### WHAT NEEDS TO BE DONE
Among the records that follow, find the line with "if empty is" and the line with "imported = [obj". Set down those lines and all lines between them exactly, without adding anything.

──────── PROVIDED MATERIAL

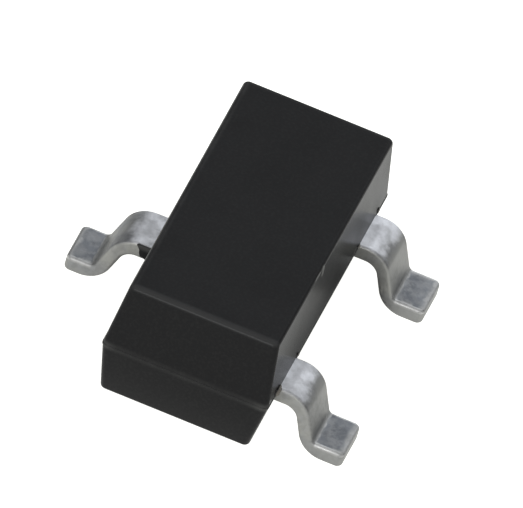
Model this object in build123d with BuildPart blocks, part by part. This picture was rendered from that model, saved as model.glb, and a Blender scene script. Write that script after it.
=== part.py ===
from build123d import *

import os
from math import atan, degrees, radians, sin, tan

os.makedirs("parts", exist_ok=True)

# Dual schottky diode in a three-lead small-outline package. Millimetres, +Z up.
# The origin is on the seating plane, under the middle of the body. X runs along the body's long axis.
# The two anode leads leave the -Y side, and the common cathode lead leaves the middle of the +Y side.

# Moulded body, measured at the parting line where the two mould halves meet
body_length = 2.9
body_width = 1.345
upper_height = 0.56
lower_height = 0.475
upper_draft = 6.9
lower_draft = 8.8
parting_step = 0.004
parting_land = 0.02
corner_radius = 0.045
top_edge_radius = 0.03
bottom_edge_radius = 0.035

# Gull-wing leads, bent from strip that is drawn thinner in the leg
standoff = 0.025
lead_thickness = 0.13
leg_thickness = 0.11
lead_width = 0.43
lead_pitch = 0.95
tip_to_tip = 2.57
anode_shoulder = 0.072
cathode_shoulder = 0.11
bend_radius = 0.12
foot_bend_radius = 0.045
leg_angle = 70
lead_edge_break = 0.015
tip_corner_radius = 0.05

# Bond posts of the anode leads and paddle of the cathode lead, inside the body
post_length = 0.58
post_width = 0.26
post_cover = 0.11
paddle_length = 1.3
paddle_width = 0.6
paddle_gap = 0.15
frame_corner_radius = 0.05

# Schottky dice, each with a raised contact, and the layer that bonds them to the paddle
die_size = 0.3
die_height = 0.15
die_spacing = 0.66
contact_size = 0.2
contact_height = 0.008
attach_thickness = 0.015
attach_margin = 0.012

# Bond wires: a flattened ball on the contact, a loop, and a wedge stitch pressed on to the post
wire_diameter = 0.025
ball_diameter = 0.07
ball_height = 0.02
ball_edge = 0.008
loop_rise = 0.19
loop_radius = 0.07
stitch_length = 0.09
stitch_width = 0.055
stitch_thickness = 0.014
stitch_slope = 35
stitch_inset = 0.05

# Heights of the stack, from the seating plane up
parting_height = standoff + lower_height
frame_top = parting_height
frame_underside = frame_top - lead_thickness
die_base = frame_top + attach_thickness
contact_top = die_base + die_height + contact_height

# Places in plan
post_y = -(body_width / 2 - post_cover - post_width / 2)
paddle_y = post_y + post_width / 2 + paddle_gap + paddle_width / 2
die_y = paddle_y
die_x = die_spacing / 2


def save(piece, name):
    """Label a finished piece and write it to its own file."""
    piece.part.label = name
    export_step(piece.part, f"parts/{name}.step")


def lead_lines(inner_end, shoulder):
    """Under and upper line of a lead, level out of the body, down the leg and along the foot, with their radii."""
    turn = radians(leg_angle)
    tip_end = tip_to_tip / 2
    upper_corner = body_width / 2 + shoulder + bend_radius * tan(turn / 2)

    def on_leg(height, thickness):
        """Point at a height on the leg's inner face, or on the face that lies a thickness outside it."""
        return upper_corner + (frame_underside - height) / tan(turn) + thickness / sin(turn), height

    under = [
        (inner_end, frame_underside),
        on_leg(frame_underside, 0),
        on_leg(0, 0),
        (tip_end, 0),
    ]
    upper = [
        (inner_end, frame_top),
        on_leg(frame_top, leg_thickness),
        on_leg(lead_thickness, leg_thickness),
        (tip_end, lead_thickness),
    ]

    # The heel leaves the foot enough flat sole for its tip's corner and edge break
    outer_radius = bend_radius + leg_thickness
    heel_room = tip_end - on_leg(0, 0)[0] - tip_corner_radius - lead_edge_break
    heel_radius = min(outer_radius, heel_room / tan(turn / 2))
    return under, [bend_radius, heel_radius], upper, [outer_radius, foot_bend_radius]


def make_lead(side, lead_x, shoulder, pad_length, pad_width, pad_y):
    """One stamped and bent lead with its flat pad inside the body. side is +1 or -1 along Y."""
    under_points, under_radii, upper_points, upper_radii = lead_lines(abs(pad_y), shoulder)
    with BuildPart() as lead:
        with BuildSketch(Plane(origin=(lead_x, 0, 0), x_dir=(0, side, 0), z_dir=(side, 0, 0))):
            with BuildLine():
                under = FilletPolyline(under_points, radius=under_radii)
                upper = FilletPolyline(upper_points, radius=upper_radii)
                Line(under @ 0, upper @ 0)
                Line(under @ 1, upper @ 1)
            make_face()
        extrude(amount=lead_width / 2, both=True)
        tip = lead.faces().sort_by(Axis.Y)[-1 if side > 0 else 0]
        fillet(tip.edges().filter_by(Axis.Z), tip_corner_radius)
        rims = lead.edges().filter_by(Axis.X, reverse=True).filter_by(Axis.Z, reverse=True)
        chamfer(rims, lead_edge_break)
        with BuildSketch(Plane.XY.offset(frame_underside)):
            with Locations((lead_x, pad_y)):
                RectangleRounded(pad_length, pad_width, frame_corner_radius)
        extrude(amount=lead_thickness)
    return lead


lead_anode_1 = make_lead(-1, -lead_pitch, anode_shoulder, post_length, post_width, post_y)
lead_anode_2 = make_lead(-1, lead_pitch, anode_shoulder, post_length, post_width, post_y)
lead_common_cathode = make_lead(1, 0, cathode_shoulder, paddle_length, paddle_width, paddle_y)
save(lead_anode_1, "lead_anode_1")
save(lead_anode_2, "lead_anode_2")
save(lead_common_cathode, "lead_common_cathode")


def make_die_attach(x):
    """Bonding layer under a die, spread a little past its edges."""
    with BuildPart() as attach:
        spread = die_size + 2 * attach_margin
        with BuildSketch(Plane.XY.offset(frame_top)):
            with Locations((x, die_y)):
                Rectangle(spread, spread)
        extrude(amount=attach_thickness, taper=degrees(atan(attach_margin / attach_thickness)))
    return attach


def make_die(x):
    """Sawn silicon die with the anode contact raised on its top."""
    with BuildPart() as die:
        with BuildSketch(Plane.XY.offset(die_base)):
            with Locations((x, die_y)):
                Rectangle(die_size, die_size)
        extrude(amount=die_height)
        with BuildSketch(Plane.XY.offset(die_base + die_height)):
            with Locations((x, die_y)):
                Rectangle(contact_size, contact_size)
        extrude(amount=contact_height)
    return die


def make_bond_wire(start_x, end_x):
    """Ball on the die's contact, looped wire, and the wedge stitch pressed on to the post."""
    start = Vector(start_x, die_y, 0)
    end = Vector(end_x, post_y, 0)
    reach = (end - start).length
    along = (end - start).normalized()
    loop_plane = Plane(origin=start, x_dir=along, z_dir=along.cross(Vector(0, 0, 1)))
    stitch_plane = Plane(origin=end + Vector(0, 0, frame_top), x_dir=along)
    loop_top = contact_top + loop_rise
    with BuildPart() as wire:
        with BuildSketch(Plane(origin=(start_x, die_y, contact_top))):
            Circle(ball_diameter / 2)
        extrude(amount=ball_height)
        chamfer(wire.edges().sort_by(Axis.Z)[-1], ball_edge)
        with BuildLine(loop_plane) as route:
            FilletPolyline(
                (0, contact_top + ball_height / 2),
                (0, loop_top),
                (reach, frame_top),
                radius=loop_radius,
            )
        with BuildSketch(Plane(origin=route.line @ 0, z_dir=route.line % 0)):
            Circle(wire_diameter / 2)
        sweep(path=route.line)
        split(bisect_by=Plane.XY.offset(frame_top), keep=Keep.TOP)
        with BuildSketch(stitch_plane):
            Rectangle(stitch_length, stitch_width)
        extrude(amount=stitch_thickness, taper=stitch_slope)
    return wire


die_attach_1 = make_die_attach(-die_x)
die_attach_2 = make_die_attach(die_x)
schottky_die_1 = make_die(-die_x)
schottky_die_2 = make_die(die_x)
bond_wire_1 = make_bond_wire(-die_x, -lead_pitch + stitch_inset)
bond_wire_2 = make_bond_wire(die_x, lead_pitch - stitch_inset)
save(die_attach_1, "die_attach_1")
save(die_attach_2, "die_attach_2")
save(schottky_die_1, "schottky_die_1")
save(schottky_die_2, "schottky_die_2")
save(bond_wire_1, "bond_wire_1")
save(bond_wire_2, "bond_wire_2")


def is_upright(edge):
    """True for the drafted corner edges, which climb more than they run level."""
    ends = edge.position_at(1) - edge.position_at(0)
    return abs(ends.Z) > edge.length / 2


# The moulding: two drafted halves with a thin rim of resin where the mould halves meet
with BuildPart() as molded_body:
    with BuildSketch(Plane.XY.offset(parting_height)):
        Rectangle(body_length - 2 * parting_step, body_width - 2 * parting_step)
    extrude(amount=upper_height, taper=upper_draft)
    with BuildSketch(Plane.XY.offset(parting_height - parting_land)):
        Rectangle(body_length - 2 * parting_step, body_width - 2 * parting_step)
    extrude(amount=-(lower_height - parting_land), taper=lower_draft)
    fillet(molded_body.edges().filter_by(is_upright), corner_radius)
    fillet(molded_body.faces().sort_by(Axis.Z)[-1].edges(), top_edge_radius)
    fillet(molded_body.faces().sort_by(Axis.Z)[0].edges(), bottom_edge_radius)
    with BuildSketch(Plane.XY.offset(parting_height - parting_land)):
        RectangleRounded(body_length, body_width, corner_radius + parting_step)
    extrude(amount=parting_land)
    for insert in (
        lead_anode_1,
        lead_anode_2,
        lead_common_cathode,
        die_attach_1,
        die_attach_2,
        schottky_die_1,
        schottky_die_2,
        bond_wire_1,
        bond_wire_2,
    ):
        add(insert.part, mode=Mode.SUBTRACT)
save(molded_body, "molded_body")
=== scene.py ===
from math import cos, pi, radians, sin, tan

import bmesh
import bpy
from bpy.props import FloatProperty, FloatVectorProperty, IntProperty, PointerProperty
from bpy.types import Operator, Panel, PropertyGroup
from mathutils import Matrix, Vector, noise


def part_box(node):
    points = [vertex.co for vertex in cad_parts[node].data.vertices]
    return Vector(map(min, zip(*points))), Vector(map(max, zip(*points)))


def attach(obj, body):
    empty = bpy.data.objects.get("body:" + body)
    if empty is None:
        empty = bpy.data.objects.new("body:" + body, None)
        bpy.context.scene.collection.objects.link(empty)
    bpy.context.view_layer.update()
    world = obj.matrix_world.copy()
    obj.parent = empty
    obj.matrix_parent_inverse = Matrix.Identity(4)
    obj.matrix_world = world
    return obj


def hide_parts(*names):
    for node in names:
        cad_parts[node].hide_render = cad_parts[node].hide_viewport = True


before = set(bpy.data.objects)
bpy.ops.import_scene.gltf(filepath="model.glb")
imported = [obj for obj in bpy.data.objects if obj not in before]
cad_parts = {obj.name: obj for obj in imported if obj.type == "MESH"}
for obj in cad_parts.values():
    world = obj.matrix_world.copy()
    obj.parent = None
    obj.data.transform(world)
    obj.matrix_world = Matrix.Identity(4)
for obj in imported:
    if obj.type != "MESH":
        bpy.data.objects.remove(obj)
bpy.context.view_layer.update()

bl_info = {
    "name": "Dual schottky diode",
    "version": (1, 0, 0),
    "blender": (4, 5, 0),
    "location": "3D Viewport > Sidebar > Diode",
    "description": "Plated gull-wing leads, moulded body, chips and studio of a small-outline diode",
    "category": "Object",
}

# Shapes are modelled in millimetres and brought to metres when a piece is finished
MILLIMETRE = 0.001
MICRON = 0.001 * MILLIMETRE
# Distance below which two points count as one, in millimetres
CLOSE = 1e-5
# A limit beyond everything, in millimetres
FAR = 10.0
# Edges that turn by more than this are drawn sharp
SHARP = radians(38)
# Edges that turn by more than this are a lead's own corners
CORNER_TURN = radians(60)
# How squarely a face must look along an axis to count as facing it
FACING = 0.99

LEADS = {
    "lead_anode_1": "anode",
    "lead_anode_2": "anode",
    "lead_common_cathode": "cathode",
}
CHIPS = ("schottky_die_1", "schottky_die_2")
BONDS = ("die_attach_1", "die_attach_2")
WIRES = ("bond_wire_1", "bond_wire_2")

# Places on the moulding in millimetres.
# Chipped spots: centre, reach, and how much each is narrowed along X, Y and Z. Below 1 it is stretched
CHIPPED_SPOTS = (
    ((-0.3, -0.608, 1.0), 0.046, (1.2, 1.0, 0.85)),
    ((-0.42, -0.604, 1.036), 0.011, (0.13, 1.2, 1.0)),
)
# Lumps of resin flash at the lead roots: centre and half sizes. The first is made broad, so that its dark flash also
# stands for painted shade in the corner between the near end and the nearest lead root
FLASH_AND_SHADE_LUMPS = (
    ((-1.185, -0.664, 0.496), (0.055, 0.031, 0.048)),
    ((-1.235, -0.66, 0.508), (0.05, 0.018, 0.032)),
    ((-0.722, -0.668, 0.513), (0.026, 0.015, 0.02)),
    ((0.72, -0.668, 0.506), (0.034, 0.011, 0.018)),
    ((1.19, -0.668, 0.508), (0.036, 0.011, 0.022)),
)
# Unevenness of a lump: mean radius, swing, grain, and how far apart the patterns of two lumps lie
LUMP_RADIUS = 0.85
LUMP_SWING = 0.35
LUMP_GRAIN = 1.5
LUMP_SHIFT = 20
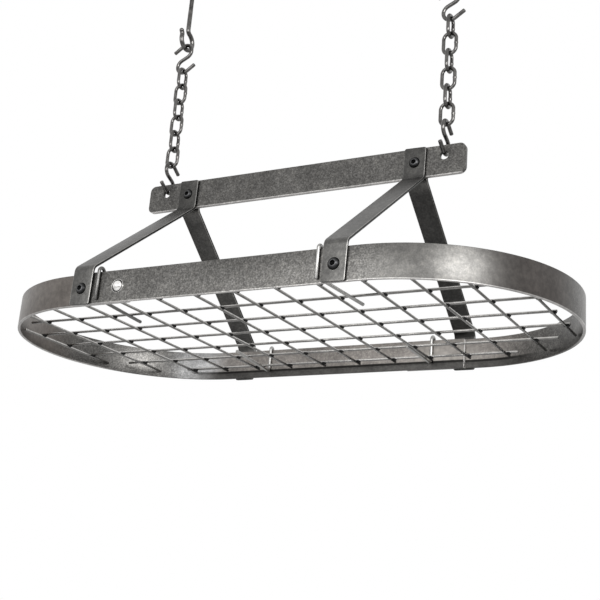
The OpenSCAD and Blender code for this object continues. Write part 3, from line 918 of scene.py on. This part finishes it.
def weld_swell(line, bend, middle):
    """How much thicker a link's wire is at each point: a bell curve at the weld.

    On the welded side it is 1 + BEAD_SWELL * exp(-(height from the middle / BEAD_SPREAD)
    squared), and 1 elsewhere.
    """
    from_weld = (line[:, 1] - middle) / BEAD_SPREAD
    welded_side = line[:, 0] > bend * 0.9
    return 1 + BEAD_SWELL * np.exp(-from_weld ** 2) * welded_side


class POTRACK_OT_chains(RackOperator, bpy.types.Operator):
    """Forms the welded chain links of both chains"""

    bl_idname = "potrack.chains"
    bl_label = "Chains"

    def execute(self, context):
        steel = chain_steel()
        r = sizes().link_wire / 2
        for side, sign in SIDES.items():
            for i in range(1, LINKS + 1):
                name = f"chain_{side}_{i}"
                lo, hi = low(name), high(name)
                facing_front = i % 2 == 0
                wide = hi[0] - lo[0] if facing_front else hi[1] - lo[1]
                bend = wide / 2 - r
                top, bottom = hi[2] - r - bend, lo[2] + r + bend
                line = link_line(bend, top, bottom)
                _, normals = directions(line, closed=True)
                swell = weld_swell(line, bend, (top + bottom) / 2)
                shell = sweep_in_plane(line, normals, XZ if facing_front else YZ,
                                       (sign * CHAIN_X, 0, 0),
                                       swell[:, None, None] * ring(r)[None], closed=True)
                make_object(f"{name}_link", [shell], steel, f"link_{side}_{i}",
                            [name])
        return {"FINISHED"}


def s_hook_line(bend, offset):
    """Centre line of an S-hook: half of it, and the same half turned about the middle.

    Each half is a straight tip and an arc round a centre offset below the middle, up to
    where the tangent goes through the middle, at arccosine (bend / offset).
    """
    cross_angle = 90 + np.degrees(np.arccos(bend / offset))
    tip_angle = 270 + S_TIP_ANGLE
    a = np.radians(tip_angle)
    tip = np.array([bend * np.cos(a), -offset + bend * np.sin(a)])
    outwards = np.array([np.cos(a + np.pi / 2), np.sin(a + np.pi / 2)])
    half = route((tip + outwards * S_TIP, tip), ((0, -offset), bend, tip_angle, cross_angle))
    return np.concatenate([half, -half[::-1]])


class POTRACK_OT_s_hooks(RackOperator, bpy.types.Operator):
    """Bends the four S-hooks"""

    bl_idname = "potrack.s_hooks"
    bl_label = "S-Hooks"

    def execute(self, context):
        r, bend = sizes().hook_wire / 2, sizes().hook_radius
        for level, plane in (("upper", XZ), ("lower", (-Y, Z))):
            for side, sign in SIDES.items():
                name = f"{level}_s_hook_{side}"
                bottom, top = low(name)[2] + r, high(name)[2] - r
                middle = np.array([sign * CHAIN_X, 0, (bottom + top) / 2])
                line = s_hook_line(bend, (top - bottom) / 2 - bend)
                make_object(f"{name}_wire", [wire(line, plane, middle, r, tip=0.45)],
                            chain_steel(), name, [name])
        return {"FINISHED"}


class POTRACK_OT_ceiling_hooks(RackOperator, bpy.types.Operator):
    """Gives the ceiling screw hooks their finish"""

    bl_idname = "potrack.ceiling_hooks"
    bl_label = "Ceiling Hooks"

    def execute(self, context):
        for side in SIDES:
            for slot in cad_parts[f"ceiling_hook_{side}"].material_slots:
                slot.material = chain_steel()
        return {"FINISHED"}


def dome_rows(radius, height, inner, count=7):
    """Rings of a spherical cap from its rim in to the inner radius.

    The ball's radius is (radius squared + height squared) / (2 * height).
    """
    ball = (radius ** 2 + height ** 2) / (2 * height)
    r = np.linspace(radius, inner, count)
    return [(q, height - ball + np.sqrt(ball ** 2 - q ** 2), 0) for q in r]


def screw_rows(reach):
    """Rings of a screw from its shank's end, reach behind the head, to its socket's floor."""
    head, shank, chamfer = 7 * MM, 4 * MM, 0.5 * MM
    mouth, socket_lip, socket = 3.3 * MM, 2.95 * MM, 2.8 * MM
    floor = SCREW_HEAD_H - 2.6 * MM
    rows = [(shank - chamfer, -reach, 0), (shank, chamfer - reach, 0), (shank, 0, 0),
            (head - 0.4 * MM, 0, 0), (head, 0.3 * MM, 0)]
    rows += [row for row in dome_rows(head, SCREW_HEAD_H, mouth) if row[1] > 0.4 * MM]
    lip = rows[-1][1]
    return rows + [(socket_lip, lip - 0.05 * MM, 6), (socket, lip - 0.35 * MM, 6),
                   (socket, floor, 6), (1.2 * MM, floor, 0)]


def joint_cap_rows():
    """Rings of a joint bolt's domed cap, standing on its seat."""
    cap, dome_h, foot = 6.4 * MM, 3.9 * MM, 0.9 * MM
    dome = dome_rows(cap, dome_h, 0.6 * MM, 9)
    return [(cap - 0.4 * MM, 0.2 * MM, 0), (cap, 0.6 * MM, 0)] + [
        (q, h + foot, 0) for q, h, _ in dome]


def joint_seat_rows(reach):
    """Rings of a joint bolt's shank, thin rim and sunk seat."""
    rim, rim_h, shank, chamfer = 8 * MM, 0.9 * MM, 4 * MM, 0.5 * MM
    sunk, sunk_h = 7.2 * MM, 0.25 * MM
    return [(shank - chamfer, -reach, 0), (shank, chamfer - reach, 0), (shank, 0, 0),
            (rim - 0.1 * MM, 0, 0), (rim, 0.2 * MM, 0), (rim, rim_h - 0.2 * MM, 0),
            (rim - 0.3 * MM, rim_h, 0), (sunk + 0.2 * MM, rim_h - 0.2 * MM, 0),
            (sunk, sunk_h, 0), (2 * MM, sunk_h, 0)]


def head_seat(name, head_h):
    """Where a screw's head sits, the direction it points and how far its shank reaches."""
    lo, hi = low(name), high(name)
    facing = FACES["back" if "back" in name else "front"]
    face = hi[1] - head_h if facing > 0 else lo[1] + head_h
    return ((lo[0] + hi[0]) / 2, face, (lo[2] + hi[2]) / 2), facing * Y, hi[1] - lo[1] - head_h


def ring_painted_light(tones):
    """The same painted light for all points of each ring, and painted shade at the end points."""
    return np.r_[np.repeat(tones, TURNED_SIDES), 0, 0]


class POTRACK_OT_fasteners(RackOperator, bpy.types.Operator):
    """Turns the screws and joint bolts and gives the nuts their finish"""

    bl_idname = "potrack.fasteners"
    bl_label = "Fasteners"

    def execute(self, context):
        c = colours()
        # Painted light on the turned pieces: painted shade on screw rims, in sockets and in bolt
        # seats, a painted highlight on screw lips
        black = smooth_steel("black_oxide", c.screw, roughness=0.38, mottle=0.2,
                             edges=(0.02, 0.55))
        nut = smooth_steel("nut_steel", c.screw, roughness=0.3, mottle=0.2)
        nickel = smooth_steel("bright_nickel", c.nickel, roughness=0.1, mottle=0.03)
        seat = smooth_steel("bolt_seat", scaled(c.nickel, 0.75), roughness=0.25, mottle=0.1,
                            edges=(0.01, 0.5))
        for name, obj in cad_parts.items():
            if name.startswith("bar_nut"):
                obj.material_slots[0].material = nut
            elif name.startswith(("screw_", "bar_bolt")):
                at, axis, reach = head_seat(name, SCREW_HEAD_H)
                make_object(f"{name}_turned", [turned_piece(at, axis, screw_rows(reach))],
                            black, "rack", [name], ring_painted_light(HEAD_PAINTED_LIGHT))
            elif name.startswith("joint_bolt"):
                at, axis, reach = head_seat(name, JOINT_HEAD_H)
                make_object(f"{name}_turned", [turned_piece(at, axis, joint_seat_rows(reach))],
                            seat, "rack", [name], ring_painted_light(SEAT_PAINTED_SHADE))
                make_object(f"{name}_cap", [turned_piece(at, axis, joint_cap_rows())],
                            nickel, "rack")
        return {"FINISHED"}


# ------------------ stage

WORLD_STRENGTH = (0.75, 1.0)  # where it only lights, and where it is seen or mirrored
FLOOR_GREY = 0.82
FLOOR_HALF = 12.0
FLOOR_Z = -1.9
# Lamps: place, size, power in watts
LAMPS = {
    "key": ((1.7, -1.46, 0.1), (0.9, 0.9), 30),
    "front": ((-0.2, -2.2, -0.25), (1.8, 1.0), 17),
}
LAMP_AIM = (0.1, -0.05, -0.4)

# Camera: place above the oval's bottom edge, aim in radians, 36 mm sensor
CAMERA_AT = np.array([670.4, -1142.9, -354.9]) * MM
CAMERA_AIM = (-0.5078, 0.3173, 0.0789)
CAMERA_LENS = 68.47
CAMERA_SHIFT = (-0.0228, -0.0379)


def unit(vector):
    """A vector divided by its length."""
    return vector / np.linalg.norm(vector)


def basis(x, y, z, at):
    """A 4 by 4 matrix with these columns."""
    m = np.eye(4)
    m[:3] = np.stack([x, y, z, at], -1)
    return Matrix(m.tolist())


def seen_or_mirrored(tree):
    """1 for the camera's rays and for those reflected or passed by metal and glass."""
    rays = tree.nodes.new("ShaderNodeLightPath").outputs
    out = combine(tree, rays["Is Camera Ray"], rays["Is Glossy Ray"])
    return combine(tree, out, rays["Is Transmission Ray"])


class POTRACK_OT_stage(RackOperator, bpy.types.Operator):
    """Sets the floor, the white surround, the lamps and the camera"""

    bl_idname = "potrack.stage"
    bl_label = "Stage"

    def execute(self, context):
        context.scene.view_settings.view_transform = "Standard"
        self.surround(context.scene)
        self.floor()
        for name, (at, size, power) in LAMPS.items():
            self.lamp(name, at, size, power)
        self.camera(context.scene)
        return {"FINISHED"}

    def surround(self, scene):
        """A white world, a little weaker where it only lights."""
        world = bpy.data.worlds.new("surround")
        scene.world = world
        world.use_nodes = True
        tree = world.node_tree
        back = tree.nodes["Background"]
        back.inputs["Color"].default_value = (1, 1, 1, 1)
        strength = node(tree, "ShaderNodeMapRange")
        strength.inputs["To Min"].default_value = WORLD_STRENGTH[0]
        strength.inputs["To Max"].default_value = WORLD_STRENGTH[1]
        tree.links.new(seen_or_mirrored(tree), strength.inputs["Value"])
        tree.links.new(strength.outputs["Result"], back.inputs["Strength"])

    def floor(self):
        """A plain pale floor well below the rack."""
        corners = [[-FLOOR_HALF, -FLOOR_HALF, FLOOR_Z], [FLOOR_HALF, -FLOOR_HALF, FLOOR_Z],
                   [FLOOR_HALF, FLOOR_HALF, FLOOR_Z], [-FLOOR_HALF, FLOOR_HALF, FLOOR_Z]]
        mesh = bpy.data.meshes.new("floor")
        mesh.from_pydata(corners, [], [[0, 1, 2, 3]])
        mesh.materials.append(new_material("floor_pale", grey(FLOOR_GREY), 0.0, 0.8)[0])
        obj = bpy.data.objects.new("floor", mesh)
        bpy.context.scene.collection.objects.link(obj)

    def lamp(self, name, at, size, power):
        """A wide soft lamp at a place, aimed at the oval's middle."""
        data = bpy.data.lights.new(name, "AREA")
        data.shape = "RECTANGLE"
        data.size, data.size_y = size
        data.energy = power
        obj = bpy.data.objects.new(name, data)
        away = unit(np.array(at) - LAMP_AIM)
        right = unit(np.cross(Z, away))
        obj.matrix_world = basis(right, np.cross(away, right), away, at)
        bpy.context.scene.collection.objects.link(obj)

    def camera(self, scene):
        """The photograph's camera: its aim as azimuth, elevation and roll."""
        az, el, roll = CAMERA_AIM
        ahead = np.array([np.sin(az) * np.cos(el), np.cos(az) * np.cos(el), np.sin(el)])
        right = np.array([np.cos(az), -np.sin(az), 0])
        up = np.cross(right, ahead)
        right, up = (right * np.cos(roll) + up * np.sin(roll),
                     up * np.cos(roll) - right * np.sin(roll))
        data = bpy.data.cameras.new("camera")
        data.sensor_width = 36
        data.lens = CAMERA_LENS
        data.shift_x, data.shift_y = CAMERA_SHIFT
        data.clip_start, data.clip_end = 0.05, 50
        obj = bpy.data.objects.new("camera", data)
        obj.matrix_world = basis(right, up, -ahead, CAMERA_AT + np.array([0, 0, RACK_Z]))
        scene.collection.objects.link(obj)
        scene.camera = obj


# ------------------ add-on

STEPS = (POTRACK_OT_frame, POTRACK_OT_straps, POTRACK_OT_grid, POTRACK_OT_supports,
         POTRACK_OT_chains, POTRACK_OT_s_hooks, POTRACK_OT_ceiling_hooks,
         POTRACK_OT_fasteners, POTRACK_OT_stage)


class POTRACK_PT_panel(bpy.types.Panel):
    """Lists the rack's sizes, colours and steps in the 3D view's sidebar"""

    bl_label = "Pot Rack"
    bl_idname = "POTRACK_PT_panel"
    bl_space_type = "VIEW_3D"
    bl_region_type = "UI"
    bl_category = "Pot Rack"

    def draw(self, context):
        for settings in (context.scene.rack_sizes, context.scene.rack_colours):
            box = self.layout.box()
            for key in settings.__annotations__:
                box.prop(settings, key)
        for step in STEPS:
            self.layout.operator(step.bl_idname)


CLASSES = (RackSizes, RackColours) + STEPS + (POTRACK_PT_panel,)


def register():
    """Registers the classes and the scene's settings."""
    for cls in CLASSES:
        bpy.utils.register_class(cls)
    bpy.types.Scene.rack_sizes = bpy.props.PointerProperty(type=RackSizes)
    bpy.types.Scene.rack_colours = bpy.props.PointerProperty(type=RackColours)


def unregister():
    """Takes away what register added."""
    del bpy.types.Scene.rack_colours
    del bpy.types.Scene.rack_sizes
    for cls in reversed(CLASSES):
        bpy.utils.unregister_class(cls)


def main():
    """Builds every piece in order."""
    register()
    for step in STEPS:
        group, name = step.bl_idname.split(".")
        result = getattr(getattr(bpy.ops, group), name)()
        if "FINISHED" not in result:
            raise RuntimeError(f"{step.bl_label} did not finish")


if __name__ == "__main__":
    main()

────────────────

### ANSWER TO THE EXERCISE
    if empty is None:
        empty = bpy.data.objects.new("body:" + body, None)
        bpy.context.scene.collection.objects.link(empty)
    bpy.context.view_layer.update()
    world = obj.matrix_world.copy()
    obj.parent = empty
    obj.matrix_parent_inverse = Matrix.Identity(4)
    obj.matrix_world = world
    return obj


def hide_parts(*names):
    for node in names:
        cad_parts[node].hide_render = cad_parts[node].hide_viewport = True


before = set(bpy.data.objects)
bpy.ops.import_scene.gltf(filepath="model.glb")
imported = [obj for obj in bpy.data.objects if obj not in before]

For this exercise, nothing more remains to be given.